The bot’s pre-scripted opinions range from the blunt, fish-in-barrel antagonizing of “MRAs are horrid” to the delightfully riling “chemtrails are fake and that’s dandy.” Each are designed to attract a slew of outrage from various egg avatars and other professional opinion-havers. And for some of them, it doesn’t take long to realize they’re not arguing with a real person.

Still, others continue to dig themselves deeper and deeper.

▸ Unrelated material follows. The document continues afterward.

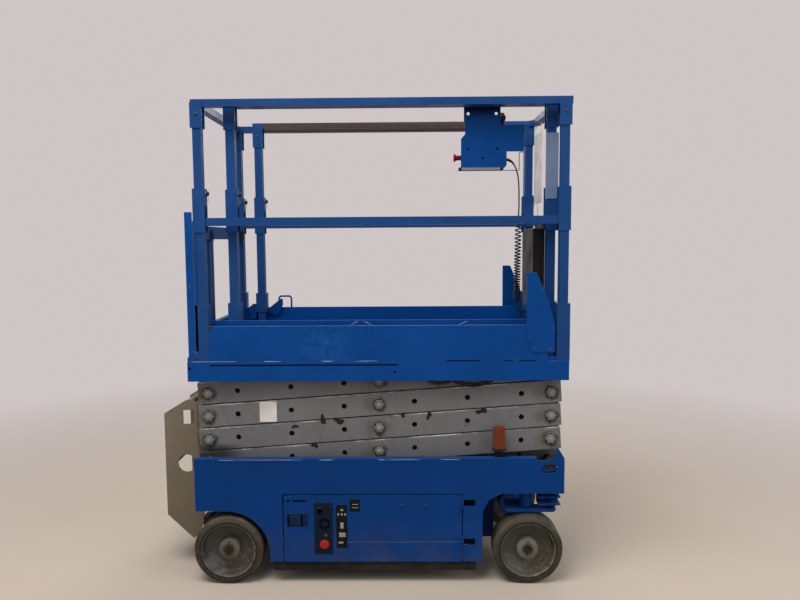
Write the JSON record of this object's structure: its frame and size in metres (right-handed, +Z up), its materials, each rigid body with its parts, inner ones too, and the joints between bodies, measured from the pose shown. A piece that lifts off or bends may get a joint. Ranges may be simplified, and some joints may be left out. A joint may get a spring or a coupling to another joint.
{
  "type": "scissor lift",
  "caption": "Slab scissor lift: box chassis on solid tyres, stacked crossing arms, railed platform with roll-out deck, entry gate, rear ladder and corded control box.",
  "frame": {"origin": "on the floor, midway between the ladder's rear face and the platform rails' front end, on the middle plane", "axes": "+X towards the steering wheels and the roll-out end, +Y towards the far side, +Z up"},
  "size_m": [1.82, 0.76, 2.109],
  "materials": {
    "blue_paint": "semi-gloss paint, worn",
    "arm_grey": "satin paint with chips",
    "galvanised": "galvanised sheet",
    "tyre": "scuffed solid rubber",
    "wheel_steel": "dusty paint",
    "steel": "dull steel",
    "chrome_rod": "polished",
    "black_plastic": "matte",
    "dark_panel": "satin",
    "red_plastic": "gloss",
    "amber": "dusty gloss",
    "white_board": "matte",
    "faded_plate": "faded paint",
    "cord_rubber": "matte",
    "black_paint": "satin paint"
  },
  "bodies": {
    "chassis": {"chassis_frame": "blue_paint", "lower_tracks": "blue_paint", "ladder": "galvanised", "beacons": "amber"},
    "tray_near": {"tray_door_near": "blue_paint", "power_unit": "black_paint", "ground_panel": "dark_panel", "ground_stop": "red_plastic"},
    "tray_far": {"tray_door_far": "blue_paint", "battery_pack": "black_plastic"},
    "pothole_guard_near": {"guard_near": "blue_paint"},
    "pothole_guard_far": {"guard_far": "blue_paint"},
    "steering_yoke_near": {"yoke_near": "blue_paint"},
    "steering_yoke_far": {"yoke_far": "blue_paint"},
    "steering_rod": {"tie_rod": "steel"},
    "wheel_rear_near": {"tyre_rear_near": "tyre", "hub_rear_near": "wheel_steel"},
    "wheel_rear_far": {"tyre_rear_far": "tyre", "hub_rear_far": "wheel_steel"},
    "wheel_front_near": {"tyre_front_near": "tyre", "hub_front_near": "wheel_steel"},
    "wheel_front_far": {"tyre_front_far": "tyre", "hub_front_far": "wheel_steel"},
    "outer_arms_1_body": {"outer_arms_1": "arm_grey"},
    "inner_arms_1_body": {"inner_arms_1": "arm_grey", "lower_rollers": "steel"},
    "outer_arms_2_body": {"outer_arms_2": "arm_grey"},
    "inner_arms_2_body": {"inner_arms_2": "arm_grey"},
    "outer_arms_3_body": {"outer_arms_3": "arm_grey"},
    "inner_arms_3_body": {"inner_arms_3": "arm_grey"},
    "outer_arms_4_body": {"outer_arms_4": "arm_grey", "upper_rollers": "steel"},
    "inner_arms_4_body": {"inner_arms_4": "arm_grey"},
    "barrel": {"lift_barrel": "black_paint"},
    "rod": {"lift_rod": "chrome_rod"},
    "platform": {"platform_frame": "blue_paint", "toe_boards": "blue_paint", "main_lower_rails": "blue_paint", "gussets": "blue_paint", "main_lock_pins": "steel"},
    "rear_posts": {"main_rear_posts": "blue_paint"},
    "front_post_near": {"main_front_post_near": "blue_paint"},
    "front_post_far": {"main_front_post_far": "blue_paint"},
    "top_rail": {"main_top_rail": "blue_paint"},
    "gate": {"entry_gate": "blue_paint"},
    "rollout": {"rollout_deck": "blue_paint", "deck_latch": "black_paint", "rollout_rails": "blue_paint", "sign_board": "white_board", "post_plate": "faded_plate", "manual_box": "black_plastic", "rollout_lock_pins": "steel", "control_box": "blue_paint", "control_box_foot": "galvanised", "control_stop": "red_plastic", "control_stick": "black_plastic", "cord_upper": "cord_rubber", "cord_coil": "cord_rubber", "cord_lower": "cord_rubber", "cord_socket": "black_plastic"}
  },
  "joints": [
    {"name": "lift", "type": "hinge", "parent": "chassis", "child": "outer_arms_1_body", "pos_m": [-0.663, 0, 0.535], "axis": [0, -1, 0], "range_deg": [0, 56]},
    {"name": "centre_pins_1", "type": "hinge", "parent": "outer_arms_1_body", "child": "inner_arms_1_body", "pos_m": [0.0895, 0, 0.58715], "axis": [0, 1, 0], "range_deg": [0, 112]},
    {"name": "rear_pins_1", "type": "hinge", "parent": "inner_arms_1_body", "child": "outer_arms_2_body", "pos_m": [-0.663, 0, 0.6393], "axis": [0, -1, 0], "range_deg": [0, 112]},
    {"name": "centre_pins_2", "type": "hinge", "parent": "outer_arms_2_body", "child": "inner_arms_2_body", "pos_m": [0.0895, 0, 0.69145], "axis": [0, 1, 0], "range_deg": [0, 112]},
    {"name": "rear_pins_2", "type": "hinge", "parent": "inner_arms_2_body", "child": "outer_arms_3_body", "pos_m": [-0.663, 0, 0.7436], "axis": [0, -1, 0], "range_deg": [0, 112]},
    {"name": "centre_pins_3", "type": "hinge", "parent": "outer_arms_3_body", "child": "inner_arms_3_body", "pos_m": [0.0895, 0, 0.79575], "axis": [0, 1, 0], "range_deg": [0, 112]},
    {"name": "rear_pins_3", "type": "hinge", "parent": "inner_arms_3_body", "child": "outer_arms_4_body", "pos_m": [-0.663, 0, 0.8479], "axis": [0, -1, 0], "range_deg": [0, 112]},
    {"name": "centre_pins_4", "type": "hinge", "parent": "outer_arms_4_body", "child": "inner_arms_4_body", "pos_m": [0.0895, 0, 0.90005], "axis": [0, 1, 0], "range_deg": [0, 112]},
    {"name": "platform_pins", "type": "hinge", "parent": "inner_arms_4_body", "child": "platform", "pos_m": [-0.663, 0, 0.9522], "axis": [0, -1, 0], "range_deg": [0, 56]},
    {"name": "barrel_pin", "type": "hinge", "parent": "inner_arms_1_body", "child": "barrel", "pos_m": [-0.5548, 0, 0.69195], "axis": [0, -1, 0], "range_deg": [0, 131.91]},
    {"name": "rod_slide", "type": "slide", "parent": "barrel", "child": "rod", "axis": [1, 0, 0.0013], "range_m": [0, 0.6477]},
    {"name": "deck_rollout", "type": "slide", "parent": "platform", "child": "rollout", "axis": [1, 0, 0], "range_m": [0, 0.9]},
    {"name": "gate_hinge", "type": "hinge", "parent": "platform", "child": "gate", "pos_m": [-0.647, -0.236, 1.3], "axis": [0, 0, -1], "range_deg": [0, 90]},
    {"name": "rail_fold", "type": "hinge", "parent": "platform", "child": "rear_posts", "pos_m": [-0.665, 0, 1.645], "axis": [0, -1, 0], "range_deg": [0, 80]},
    {"name": "front_fold_near", "type": "hinge", "parent": "platform", "child": "front_post_near", "pos_m": [0.881, -0.35, 1.645], "axis": [0, -1, 0], "range_deg": [0, 80]},
    {"name": "front_fold_far", "type": "hinge", "parent": "platform", "child": "front_post_far", "pos_m": [0.845, 0.35, 1.645], "axis": [0, -1, 0], "range_deg": [0, 80]},
    {"name": "top_fold", "type": "hinge", "parent": "rear_posts", "child": "top_rail", "pos_m": [-0.665, 0, 2.045], "axis": [0, 1, 0], "range_deg": [0, 80]},
    {"name": "steer_near", "type": "hinge", "parent": "chassis", "child": "steering_yoke_near", "pos_m": [0.74, -0.3, 0.3], "axis": [0, 0, 1], "range_deg": [-65, 65]},
    {"name": "steer_far", "type": "hinge", "parent": "chassis", "child": "steering_yoke_far", "pos_m": [0.74, 0.3, 0.3], "axis": [0, 0, 1], "range_deg": [-65, 65]},
    {"name": "rod_end_near", "type": "hinge", "parent": "steering_yoke_near", "child": "steering_rod", "pos_m": [0.856, -0.3, 0.334], "axis": [0, 0, -1], "range_deg": [-65, 65]},
    {"name": "rear_wheel_near", "type": "hinge", "parent": "chassis", "child": "wheel_rear_near", "pos_m": [-0.58, -0.323, 0.1525], "axis": [0, 1, 0], "continuous": true},
    {"name": "front_wheel_near", "type": "hinge", "parent": "steering_yoke_near", "child": "wheel_front_near", "pos_m": [0.74, -0.323, 0.1525], "axis": [0, 1, 0], "continuous": true},
    {"name": "rear_wheel_far", "type": "hinge", "parent": "chassis", "child": "wheel_rear_far", "pos_m": [-0.58, 0.323, 0.1525], "axis": [0, 1, 0], "continuous": true},
    {"name": "front_wheel_far", "type": "hinge", "parent": "steering_yoke_far", "child": "wheel_front_far", "pos_m": [0.74, 0.323, 0.1525], "axis": [0, 1, 0], "continuous": true},
    {"name": "tray_hinge_near", "type": "hinge", "parent": "chassis", "child": "tray_near", "pos_m": [0.4515, -0.374, 0.277], "axis": [0, 0, 1], "range_deg": [0, 90]},
    {"name": "tray_hinge_far", "type": "hinge", "parent": "chassis", "child": "tray_far", "pos_m": [0.4515, 0.374, 0.277], "axis": [0, 0, -1], "range_deg": [0, 90]},
    {"name": "guard_drop_near", "type": "slide", "parent": "chassis", "child": "pothole_guard_near", "axis": [0, 0, -1], "range_m": [0, 0.04]},
    {"name": "guard_drop_far", "type": "slide", "parent": "chassis", "child": "pothole_guard_far", "axis": [0, 0, -1], "range_m": [0, 0.04]}
  ],
  "couplings": [
    {"joint": "centre_pins_1", "follows": "lift", "ratio": 2},
    {"joint": "rear_pins_1", "follows": "lift", "ratio": 2},
    {"joint": "centre_pins_2", "follows": "lift", "ratio": 2},
    {"joint": "rear_pins_2", "follows": "lift", "ratio": 2},
    {"joint": "centre_pins_3", "follows": "lift", "ratio": 2},
    {"joint": "rear_pins_3", "follows": "lift", "ratio": 2},
    {"joint": "centre_pins_4", "follows": "lift", "ratio": 2},
    {"joint": "platform_pins", "follows": "lift", "ratio": 1},
    {"joint": "barrel_pin", "follows": "lift", "ratio": 2.3553},
    {"joint": "rod_slide", "follows": "lift", "m_per_rad": 0.66258},
    {"joint": "front_fold_near", "follows": "rail_fold", "ratio": 1},
    {"joint": "front_fold_far", "follows": "rail_fold", "ratio": 1},
    {"joint": "top_fold", "follows": "rail_fold", "ratio": 1},
    {"joint": "steer_far", "follows": "steer_near", "ratio": 1},
    {"joint": "rod_end_near", "follows": "steer_near", "ratio": 1}
  ]
}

Certainly there’s some vicarious fun to be had in watching people get upset with a machine for having an opinion they don’t agree with. But besides such cheap entertainment, and the further evidence that it’s pretty easy to find angry people on Twitter, it’s not exactly clear what the creator of Botsplaining is hoping to achieve here. They’ve filled a bot with opinions they knew would annoy people, then they revel in the fact that people are getting annoyed. If you troll a troll, is that really a win? It’s the eternal question of internet life—but hey, at least now we have robots to do it for us.